* Records for this exercise:
— START —

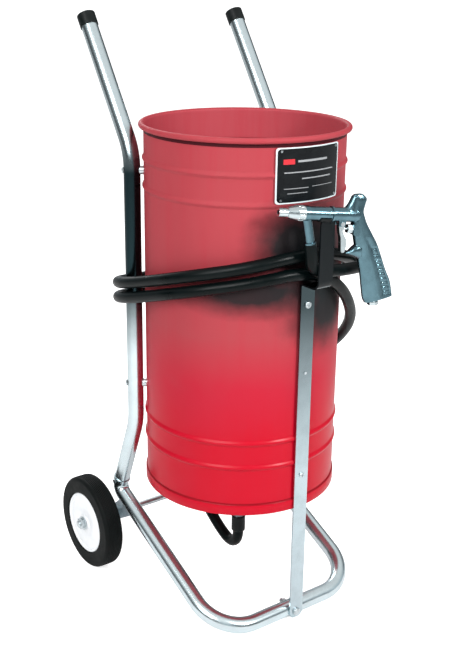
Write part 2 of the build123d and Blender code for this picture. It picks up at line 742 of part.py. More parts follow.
with BuildPart() as gun_nozzle:
    with BuildSketch(gun_across(-101)):
        Circle(7)
    extrude(amount=44.9)
    with BuildSketch(gun_across(-60.1)):
        Circle(8.4)
    extrude(amount=4)
    chamfer(gun_nozzle.edges().filter_by(GeomType.CIRCLE).sort_by(Axis(gun_plane.origin, gun_back))[0], 0.8)
    with BuildSketch(gun_across(-101)):
        Circle(4)
    extrude(amount=46, mode=Mode.SUBTRACT)
save(gun_nozzle.part, "gun_nozzle")

with BuildPart() as nozzle_nut:
    with BuildSketch(gun_plane):
        with BuildLine():
            Polyline(
                (-85, 7.05), (-85, 8.6), (-68, 12.6), (-56.1, 12.6), (-56.1, 8.5),
                (-60.4, 8.5), (-60.4, 7.05), (-85, 7.05),
            )
        make_face()
    revolve(axis=Axis(gun_plane.origin, gun_back))
    with BuildSketch(gun_across(-67)):
        with PolarLocations(13.4, 12):
            Circle(1.4)
    extrude(amount=9, mode=Mode.SUBTRACT)
save(nozzle_nut.part, "nozzle_nut")

# ---------------------------------------------------------------- gun: trigger and air valve
with BuildPart() as trigger:
    with BuildSketch(gun_plane):
        with BuildLine():
            Polyline((9, -15), (12, -28), (16, -38), (18, -50), (19.5, -60))
            ThreePointArc((19.5, -60), (23.4, -63), (27, -60))
            Polyline((27, -60), (28.5, -50), (27, -41), (21, -33), (17.3, -26), (17.3, -15), (9, -15))
        make_face()
        with Locations((16.3, valve_w)):
            Circle(3)
        with Locations(trigger_pivot):
            Circle(4.5)
            Circle(2.06, mode=Mode.SUBTRACT)
    extrude(amount=4.9, both=True)
save(trigger.part, "trigger")

with BuildPart() as trigger_pin:
    with BuildSketch(gun_plane):
        with Locations(trigger_pivot):
            Circle(2.0)
    extrude(amount=half_body + 0.4, both=True)
    for face in (-1, 1):
        with BuildSketch(gun_plane.offset(face * (half_body + 0.02))):
            with Locations(trigger_pivot):
                Circle(3.6)
        extrude(amount=face * 1.4)
save(trigger_pin.part, "trigger_pin")

with BuildPart() as valve_cap:
    with BuildSketch(gun_across(27, valve_w)):
        RegularPolygon(7.6, 6)
    extrude(amount=8.98)
    with BuildSketch(gun_across(27, valve_w)):
        Circle(chamber_radius - 0.05)
    extrude(amount=13)
    with BuildSketch(gun_across(27, valve_w)):
        Circle(2.06)
    extrude(amount=13, mode=Mode.SUBTRACT)
save(valve_cap.part, "valve_cap")

with BuildPart() as valve_seat:
    with BuildSketch(gun_across(45.5, valve_w)):
        Circle(chamber_radius - 0.05)
        Circle(2.8, mode=Mode.SUBTRACT)
    extrude(amount=2.4)
save(valve_seat.part, "valve_seat")

with BuildPart() as valve_plunger:
    with BuildSketch(gun_across(19.6, valve_w)):
        Circle(2.0)
    extrude(amount=29)
    with BuildSketch(gun_across(48.25, valve_w)):
        Circle(4.4)
    extrude(amount=2.6)
save(valve_plunger.part, "valve_plunger")

spring_low = gun_across(51.4, valve_w)
with BuildPart() as valve_spring:
    with BuildLine() as coil:
        Helix(pitch=1.7, height=6.2, radius=3.6, center=spring_low.origin, direction=gun_back)
    with BuildSketch(Plane(origin=coil.line @ 0, z_dir=coil.line % 0)):
        Circle(0.45)
    sweep(path=coil.line, is_frenet=True)
save(valve_spring.part, "valve_spring")

# ---------------------------------------------------------------- media hose
# from the outlet round the back, up the right side and over the hook, twice round the drum and
# both uprights, back over the hook and up into the gun's stem
loop_plan = [
    (-190, -80), (-197, 23), (-200, 100), (-178, 149), (-100, 178), (0, 203),
    (100, 178), (178, 149), (200, 100), (197, 23), (191, -81),
]
first_loop_heights = [650, 618, 596, 584, 572, 563, 562, 565, 570, 588, 634]
second_loop_heights = [677, 645, 624, 612, 600, 591, 590, 594, 602, 622]
feed = [
    (0, 0, outlet_z - 0.05), (0, 0, 86), (0, 15, 68.5), (0, 37, 68), (0, 76, 88), (3, 140, 128),
    (36, 204, 188), (110, 214, 250), (182, 168, 318), (216, 82, 388), (212, -20, 460), (178, -108, 540),
    (110, -163, 616), (43, -189, 666), (-24, -193, 686), (-102, -170, 674),
]
between_loops = [(110, -168, 686), (36, -190, 712), (-37, -190, 714), (-114, -164, 700)]
over_hook = [(212, -64, 648), (166, -164, 668), (88, -208, 680), (18, -213.5, 686), (-19, -212, 696)]
first_loop = [(x, y, z) for (x, y), z in zip(loop_plan, first_loop_heights)]
second_loop = [(x, y, z) for (x, y), z in zip(loop_plan, second_loop_heights)]
wound = feed + first_loop + between_loops + second_loop + over_hook

stem_mouth = gun_plane.from_local_coords(Vector(*stem_end, 0))
stem_down = gun_across(0, 0, stem_turn).z_dir
hose_route = [Vector(x, drum_y + y, z) for x, y, z in wound]
hose_route += [stem_mouth + stem_down * 20, stem_mouth + stem_down * 0.05]

bend_radii = []
for before, corner, after in zip(hose_route, hose_route[1:], hose_route[2:]):
    shorter_run = min((corner - before).length, (after - corner).length)
    half_turn = radians((corner - before).get_angle(after - corner)) / 2
    bend_radii.append(0.45 * shorter_run / tan(half_turn))
print("hose bend radii", [round(radius) for radius in bend_radii])

hose_bore_radius = 6.35
with BuildPart() as media_hose:
    with BuildLine() as hose_line:
        FilletPolyline(*hose_route, radius=bend_radii)
    with BuildSketch(Plane(origin=hose_route[0], z_dir=(0, 0, -1))):
        Circle(hose_radius)
        Circle(hose_bore_radius, mode=Mode.SUBTRACT)
    sweep(path=hose_line.wire())
hose_length = hose_line.wire().length
hose_section = pi * (hose_radius**2 - hose_bore_radius**2)
print("hose length", round(hose_length, 1), "route points", len(hose_route))
print("hose volume over section x length", round(media_hose.part.volume / hose_section / hose_length, 5))
save(media_hose.part, "media_hose")
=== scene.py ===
# %% [markdown]
# # A portable abrasive blaster in Blender
# The machine is an open red drum on a two-wheeled cart of plated tube. A black hose runs from the
# outlet under the drum, twice round the drum and the cart, and up into a pistol-grip blast gun that
# rests on a hook. The solid model arrives as a fixed frame. We keep its small machined pieces, give
# every piece a finish, and work out again the surfaces that catch the light most: the drum's
# pressed wall, the bent tubes, the wheels, the hose and the gun's casting.

from math import atan2, cos, pi, radians, sin, tan

import bpy
import numpy as np
from mathutils import Matrix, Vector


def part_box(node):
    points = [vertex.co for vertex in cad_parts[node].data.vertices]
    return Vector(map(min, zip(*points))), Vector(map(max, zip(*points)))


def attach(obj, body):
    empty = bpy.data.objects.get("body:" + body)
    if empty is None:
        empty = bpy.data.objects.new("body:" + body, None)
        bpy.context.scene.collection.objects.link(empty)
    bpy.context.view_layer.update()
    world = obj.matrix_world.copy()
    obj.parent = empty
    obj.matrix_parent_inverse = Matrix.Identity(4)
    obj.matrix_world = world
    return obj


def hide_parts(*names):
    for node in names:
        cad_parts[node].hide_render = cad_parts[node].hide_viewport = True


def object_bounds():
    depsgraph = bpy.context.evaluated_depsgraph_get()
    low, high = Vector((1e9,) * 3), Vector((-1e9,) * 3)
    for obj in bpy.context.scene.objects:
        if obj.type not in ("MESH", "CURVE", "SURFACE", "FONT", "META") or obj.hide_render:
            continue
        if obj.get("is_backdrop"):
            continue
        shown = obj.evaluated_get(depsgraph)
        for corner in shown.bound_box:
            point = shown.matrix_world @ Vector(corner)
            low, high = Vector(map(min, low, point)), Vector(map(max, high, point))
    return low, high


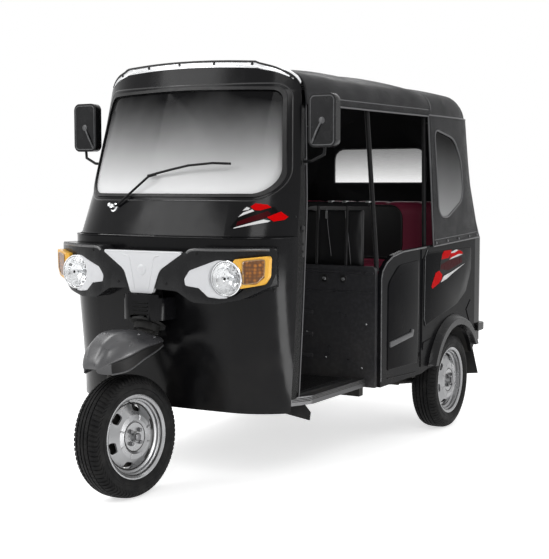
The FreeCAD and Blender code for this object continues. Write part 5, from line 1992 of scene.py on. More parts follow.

— END —

* Given problem:
Begin at the line that has "hose_bore_radius = 6.35"; stop after the line that has "zip(*points))), Vector(map(max, zip(*points)))". Copy every line in that span exactly.

* Answer in full:
hose_bore_radius = 6.35
with BuildPart() as media_hose:
    with BuildLine() as hose_line:
        FilletPolyline(*hose_route, radius=bend_radii)
    with BuildSketch(Plane(origin=hose_route[0], z_dir=(0, 0, -1))):
        Circle(hose_radius)
        Circle(hose_bore_radius, mode=Mode.SUBTRACT)
    sweep(path=hose_line.wire())
hose_length = hose_line.wire().length
hose_section = pi * (hose_radius**2 - hose_bore_radius**2)
print("hose length", round(hose_length, 1), "route points", len(hose_route))
print("hose volume over section x length", round(media_hose.part.volume / hose_section / hose_length, 5))
save(media_hose.part, "media_hose")
=== scene.py ===
# %% [markdown]
# # A portable abrasive blaster in Blender
# The machine is an open red drum on a two-wheeled cart of plated tube. A black hose runs from the
# outlet under the drum, twice round the drum and the cart, and up into a pistol-grip blast gun that
# rests on a hook. The solid model arrives as a fixed frame. We keep its small machined pieces, give
# every piece a finish, and work out again the surfaces that catch the light most: the drum's
# pressed wall, the bent tubes, the wheels, the hose and the gun's casting.

from math import atan2, cos, pi, radians, sin, tan

import bpy
import numpy as np
from mathutils import Matrix, Vector


def part_box(node):
    points = [vertex.co for vertex in cad_parts[node].data.vertices]
    return Vector(map(min, zip(*points))), Vector(map(max, zip(*points)))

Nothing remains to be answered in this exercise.